Recorded data.

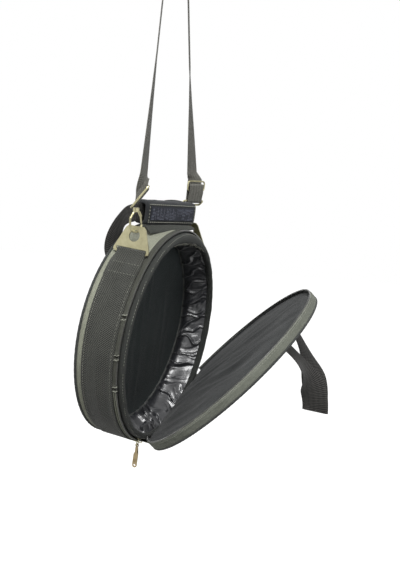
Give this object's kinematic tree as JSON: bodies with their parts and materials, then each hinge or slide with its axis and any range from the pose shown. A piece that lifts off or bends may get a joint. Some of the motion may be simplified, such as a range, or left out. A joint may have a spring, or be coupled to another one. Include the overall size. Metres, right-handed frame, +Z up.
{
  "type": "tambourine bag",
  "caption": "Round padded shoulder bag for a frame drum, hanging open from its strap, with a zipped hinged lid, snap hooks, triangle rings and carry handles.",
  "frame": {"origin": "underside of the flat run at the top of the shoulder strap, where it rests on a peg", "axes": "+Z up; the drum axis runs along Y and the mouth looks along -Y, tipped down by 6.3 degrees; +X is the right of somebody who looks into the mouth from -Y"},
  "size_m": [0.3092, 0.31, 0.7745],
  "materials": {
    "canvas_grey": "woven canvas, matt",
    "foam": "soft foam, matt",
    "board": "matt",
    "nylon_lining": "crinkled nylon, shiny",
    "matte_lining": "smooth lining, matt",
    "binding_black": "woven tape, matt",
    "zip_tape": "woven tape, matt",
    "webbing_charcoal": "herringbone webbing, matt",
    "strap_grey": "woven webbing, matt",
    "grip_padding": "padded nylon, matt",
    "hook_tape": "hook tape, rough",
    "nickel": "pale nickel, polished"
  },
  "bodies": {
    "strap": {"strap_webbing": "strap_grey", "strap_adjuster": "nickel", "eye_left": "nickel", "eye_right": "nickel"},
    "hook_left": {"hook_left": "nickel"},
    "hook_right": {"hook_right": "nickel"},
    "gate_left": {"gate_left": "nickel"},
    "gate_right": {"gate_right": "nickel"},
    "shell": {"side_band": "canvas_grey", "band_foam": "foam", "side_lining": "nylon_lining", "back_canvas": "canvas_grey", "back_stiffener": "board", "back_foam": "foam", "back_lining": "matte_lining", "lining_seam": "binding_black", "rear_piping": "binding_black", "body_zip_tape": "zip_tape", "zip_stop_left": "nickel", "zip_stop_right": "nickel", "lower_canvas": "canvas_grey", "lower_foam": "foam", "lower_lining": "matte_lining", "lower_band": "canvas_grey", "lower_piping": "binding_black", "hinge_fold": "canvas_grey", "side_webbing": "webbing_charcoal", "ring_left": "nickel", "ring_right": "nickel", "rear_patch_left": "webbing_charcoal", "rear_patch_right": "webbing_charcoal"},
    "lid": {"lid_canvas": "canvas_grey", "lid_foam": "foam", "lid_lining": "matte_lining", "lid_band": "canvas_grey", "lid_piping": "binding_black", "lid_zip_tape": "zip_tape", "lid_patch_left": "webbing_charcoal", "lid_patch_right": "webbing_charcoal"},
    "lid_handle": {"lid_handle": "webbing_charcoal"},
    "slider": {"zip_slider": "nickel"},
    "pull": {"pull_tab": "nickel"},
    "rear_handle": {"rear_handle": "webbing_charcoal", "grip_wrap": "grip_padding", "grip_hook_tape": "hook_tape"},
    "flap": {"grip_flap": "grip_padding"}
  },
  "joints": [
    {"name": "bag_swing", "type": "hinge", "parent": "strap", "child": "shell", "pos_m": [0, 0.006, -0.45], "axis": [1, 0, 0], "range_deg": [-15, 14]},
    {"name": "hook_left_swivel", "type": "hinge", "parent": "strap", "child": "hook_left", "pos_m": [-0.08827, 0.006, -0.45], "axis": [0, 0, 1], "range_deg": [0, 35]},
    {"name": "hook_right_swivel", "type": "hinge", "parent": "strap", "child": "hook_right", "pos_m": [0.08827, 0.006, -0.45], "axis": [0, 0, 1], "range_deg": [-35, 0]},
    {"name": "gate_left_pivot", "type": "hinge", "parent": "hook_left", "child": "gate_left", "pos_m": [-0.08302, 0.00233, -0.4288], "axis": [0.5736, 0.8192, 0], "range_deg": [0, 25], "stiffness_Nm_per_rad": 0.02, "springref_deg": -2.86},
    {"name": "gate_right_pivot", "type": "hinge", "parent": "hook_right", "child": "gate_right", "pos_m": [0.08302, 0.00233, -0.4288], "axis": [0.5736, -0.8192, 0], "range_deg": [0, 25], "stiffness_Nm_per_rad": 0.02, "springref_deg": -2.86},
    {"name": "lid_hinge", "type": "hinge", "parent": "shell", "child": "lid", "pos_m": [0.04022, -0.01215, -0.71387], "axis": [0.9426, -0.0366, 0.3318], "range_deg": [-42, 0]},
    {"name": "lid_handle_swing", "type": "hinge", "parent": "lid", "child": "lid_handle", "pos_m": [0.01841, -0.16897, -0.57667], "axis": [0.9714, 0.2131, 0.1048], "range_deg": [-40, 25]},
    {"name": "zip_slide", "type": "hinge", "parent": "shell", "child": "slider", "pos_m": [0, -0.00871, -0.59922], "axis": [0, 0.994, 0.1097], "range_deg": [-4, 276]},
    {"name": "pull_swing", "type": "hinge", "parent": "slider", "child": "pull", "pos_m": [-0.06349, 0.00657, -0.73769], "axis": [0, 0.994, 0.1097], "range_deg": [-50, 100]},
    {"name": "rear_handle_swing", "type": "hinge", "parent": "shell", "child": "rear_handle", "pos_m": [0, 0.046, -0.50062], "axis": [1, 0, 0], "range_deg": [-100, 0]},
    {"name": "grip_flap_fold", "type": "hinge", "parent": "rear_handle", "child": "flap", "pos_m": [-0.00118, -0.00495, -0.44085], "axis": [0.9659, -0.2573, -0.0284], "range_deg": [-70, 0]}
  ]
}
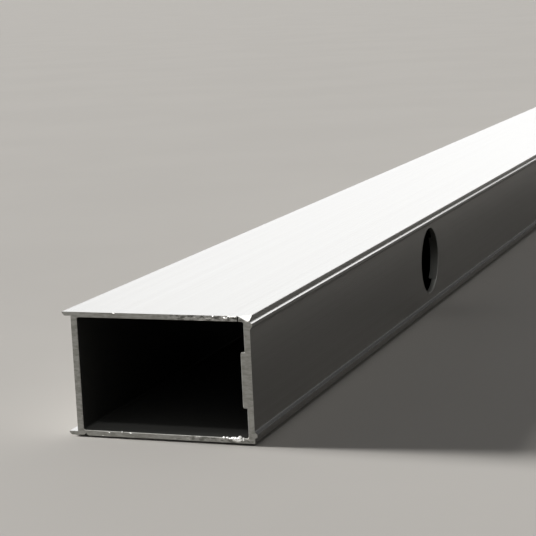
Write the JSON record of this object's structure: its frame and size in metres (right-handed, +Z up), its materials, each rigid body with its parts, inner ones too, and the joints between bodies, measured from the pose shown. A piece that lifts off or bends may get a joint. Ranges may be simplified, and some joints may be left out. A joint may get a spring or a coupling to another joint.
{
  "type": "aluminium extrusion profile",
  "caption": "Hollow rectangular aluminium extrusion with side lips, clip ridges, an inner rib and a round hole; bar stock for frames.",
  "frame": {"origin": "middle of the footprint, on the surface that the profile lies on", "axes": "+X along the length, +Y towards the side with the lips, +Z up; the sawn end that the hole is nearest to is at -X"},
  "size_m": [1, 0.04, 0.025],
  "materials": {
    "anodised_aluminium": "natural silver anodised, satin, with fine lines along the length; bare metal on the sawn ends"
  },
  "bodies": {
    "root": {"hollow_profile": "anodised_aluminium"}
  },
  "joints": []
}
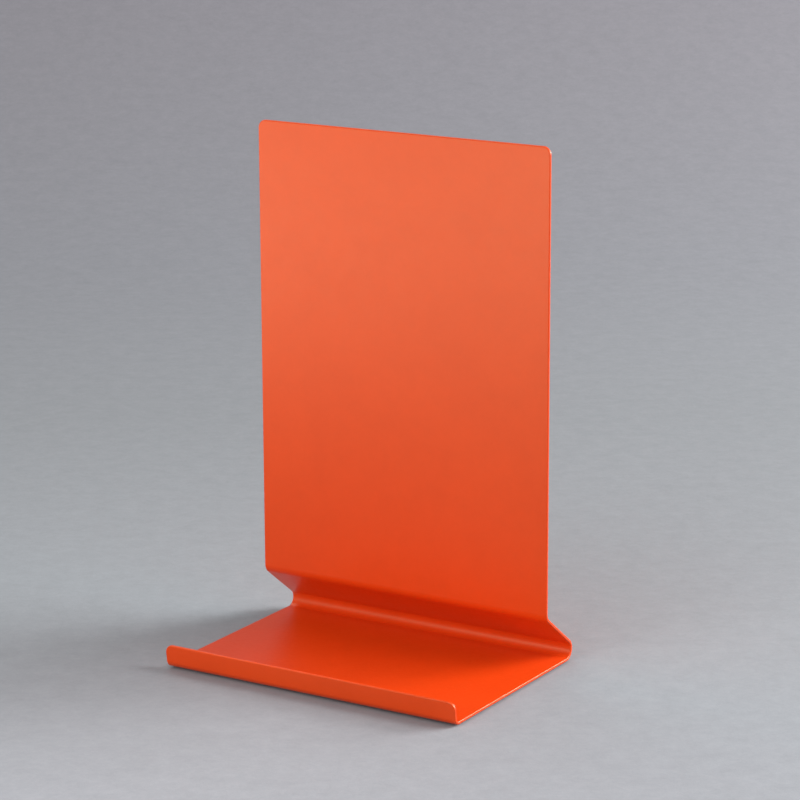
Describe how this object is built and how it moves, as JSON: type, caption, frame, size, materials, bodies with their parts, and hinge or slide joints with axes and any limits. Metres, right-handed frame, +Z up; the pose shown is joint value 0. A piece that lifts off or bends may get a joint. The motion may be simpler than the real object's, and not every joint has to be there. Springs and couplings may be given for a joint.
{
  "type": "book stand",
  "caption": "Upright book stand folded from one coated steel sheet: front lip, flat base, riser that leans forward and a tall vertical panel, on thin anti-slip pads.",
  "frame": {"origin": "on the table under the middle of the stand's footprint, at the height of the pads' undersides", "axes": "+X along the folds to the reader's right, +Y from the lip to the back, +Z up"},
  "size_m": [0.2, 0.1399, 0.3165],
  "materials": {
    "powder_coated_steel": "satin powder coat, orange red",
    "pad_rubber": "translucent anti-slip polyurethane"
  },
  "bodies": {
    "root": {"folded_sheet": "powder_coated_steel", "anti_slip_pad_front_left": "pad_rubber", "anti_slip_pad_front_right": "pad_rubber", "anti_slip_pad_rear_left": "pad_rubber", "anti_slip_pad_rear_right": "pad_rubber"}
  },
  "joints": []
}
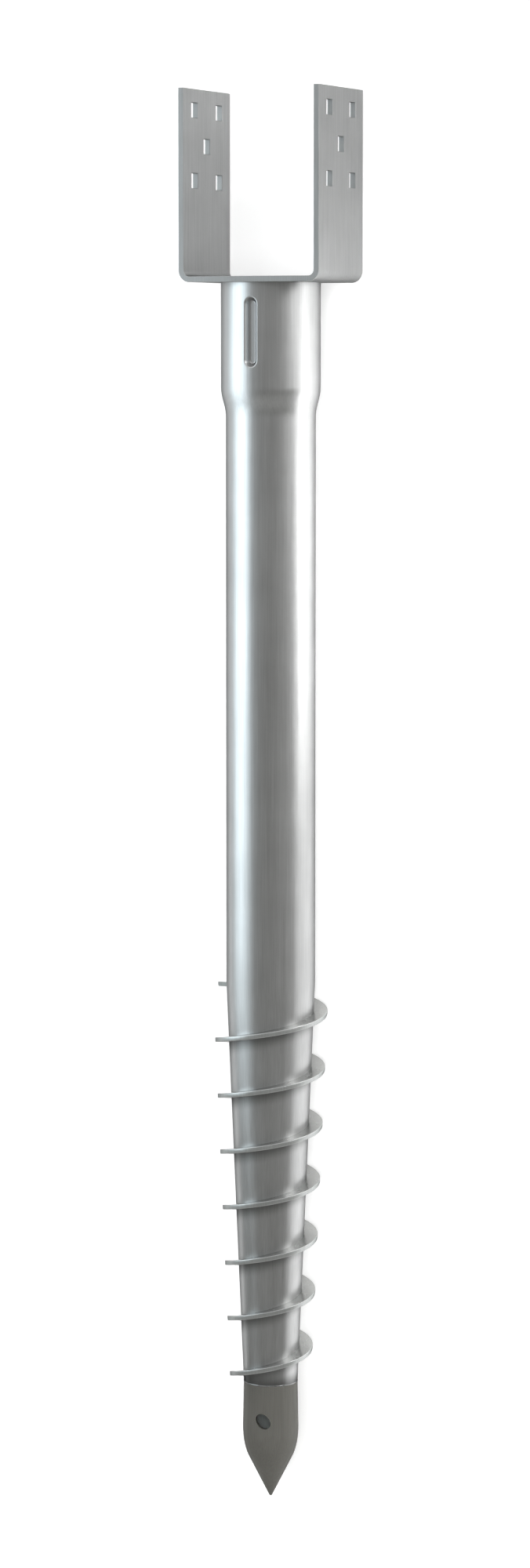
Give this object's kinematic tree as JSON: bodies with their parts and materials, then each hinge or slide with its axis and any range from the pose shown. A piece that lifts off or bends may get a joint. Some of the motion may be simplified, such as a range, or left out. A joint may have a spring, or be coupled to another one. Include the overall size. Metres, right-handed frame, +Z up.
{
  "type": "helical pile",
  "caption": "Steel ground screw: U-shaped post fork with square holes, swaged tube with pressed pockets, helical flight on a long cone and hollow pointed tip.",
  "frame": {"origin": "centre of the post seat's upper face, on the pile's axis, where the vent hole opens into the fork", "axes": "+X along the pile's axis from the tip towards the open end of the fork, +Z up as the pile lies on the ground, with the front pocket and the drain hole facing up, and the fork's ears at -Y and +Y"},
  "size_m": [1.2336, 0.131, 0.0994],
  "materials": {
    "galvanised_plate": "satin zinc with a fine grain along the pile",
    "galvanised_tube": "satin zinc with a fine grain along the pile",
    "galvanised_strip": "satin zinc",
    "galvanised_tip": "duller satin zinc",
    "dressed_weld": "ground bright"
  },
  "bodies": {
    "root": {"u_bracket": "galvanised_plate", "pile_tube": "galvanised_tube", "helix_flight": "galvanised_strip", "drive_tip": "galvanised_tip", "tip_weld": "dressed_weld"}
  },
  "joints": []
}
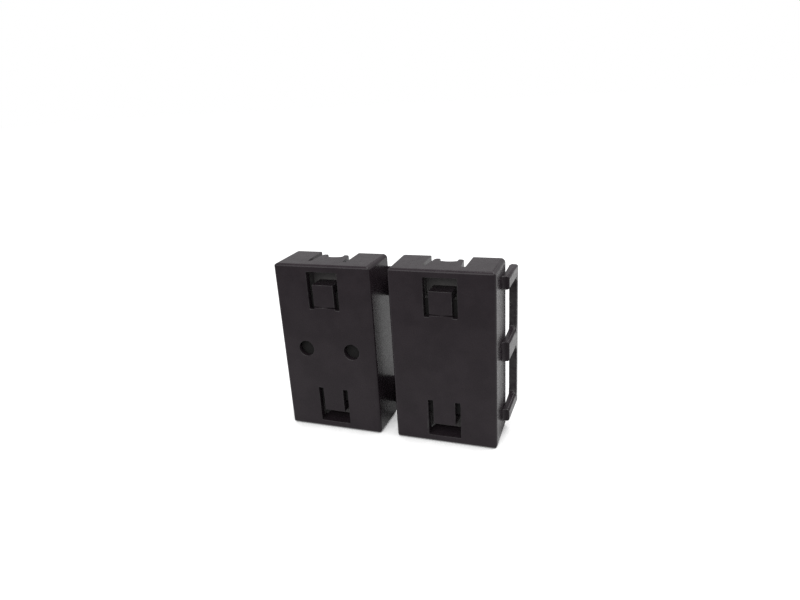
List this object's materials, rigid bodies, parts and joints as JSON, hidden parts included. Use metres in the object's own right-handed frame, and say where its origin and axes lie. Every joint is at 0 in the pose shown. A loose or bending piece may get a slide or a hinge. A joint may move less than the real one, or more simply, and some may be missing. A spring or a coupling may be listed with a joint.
{
  "type": "clip-on ferrite bead",
  "caption": "Hinged clip-on ferrite bead, opened flat: a moulded plastic case with a snap latch frame and catches, holding a split ferrite core that shuts round a cable.",
  "frame": {"origin": "centre of the open bead's bounding box, at the height of the end that it stands on", "axes": "+X from the catch half towards the latch half, across the open case; +Y from the outer faces towards the rims and the mating faces; +Z along the cable, up"},
  "size_m": [0.0428, 0.0132, 0.0326],
  "materials": {
    "case_plastic": "black moulded plastic, fine texture, low sheen",
    "ferrite": "dark grey sintered ferrite, ground mating faces"
  },
  "bodies": {
    "latch_half": {"latch_shell": "case_plastic", "latch_side_core": "ferrite"},
    "catch_half": {"catch_shell": "case_plastic", "catch_side_core": "ferrite"},
    "latch": {"latch_frame": "case_plastic"}
  },
  "joints": [
    {"name": "strap_hinge", "type": "hinge", "parent": "latch_half", "child": "catch_half", "pos_m": [-0.0003, 0.0022, 0.0163], "axis": [0, 0, -1], "range_deg": [0, 180]},
    {"name": "latch_flex", "type": "hinge", "parent": "latch_half", "child": "latch", "pos_m": [0.0199, -0.0018, 0.0163], "axis": [0, 0, -1], "range_deg": [0, 10], "stiffness_Nm_per_rad": 0.002}
  ]
}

Goal.
Identify each line in the records above containing the word "rigid"; copy those lines.

Output for this task.
Write the JSON record of this object's structure: its frame and size in metres (right-handed, +Z up), its materials, each rigid body with its parts, inner ones too, and the joints between bodies, measured from the pose shown. A piece that lifts off or bends may get a joint. Ranges may be simplified, and some joints may be left out. A joint may get a spring or a coupling to another joint.
List this object's materials, rigid bodies, parts and joints as JSON, hidden parts included. Use metres in the object's own right-handed frame, and say where its origin and axes lie. Every joint is at 0 in the pose shown. A loose or bending piece may get a slide or a hinge. A joint may move less than the real one, or more simply, and some may be missing. A spring or a coupling may be listed with a joint.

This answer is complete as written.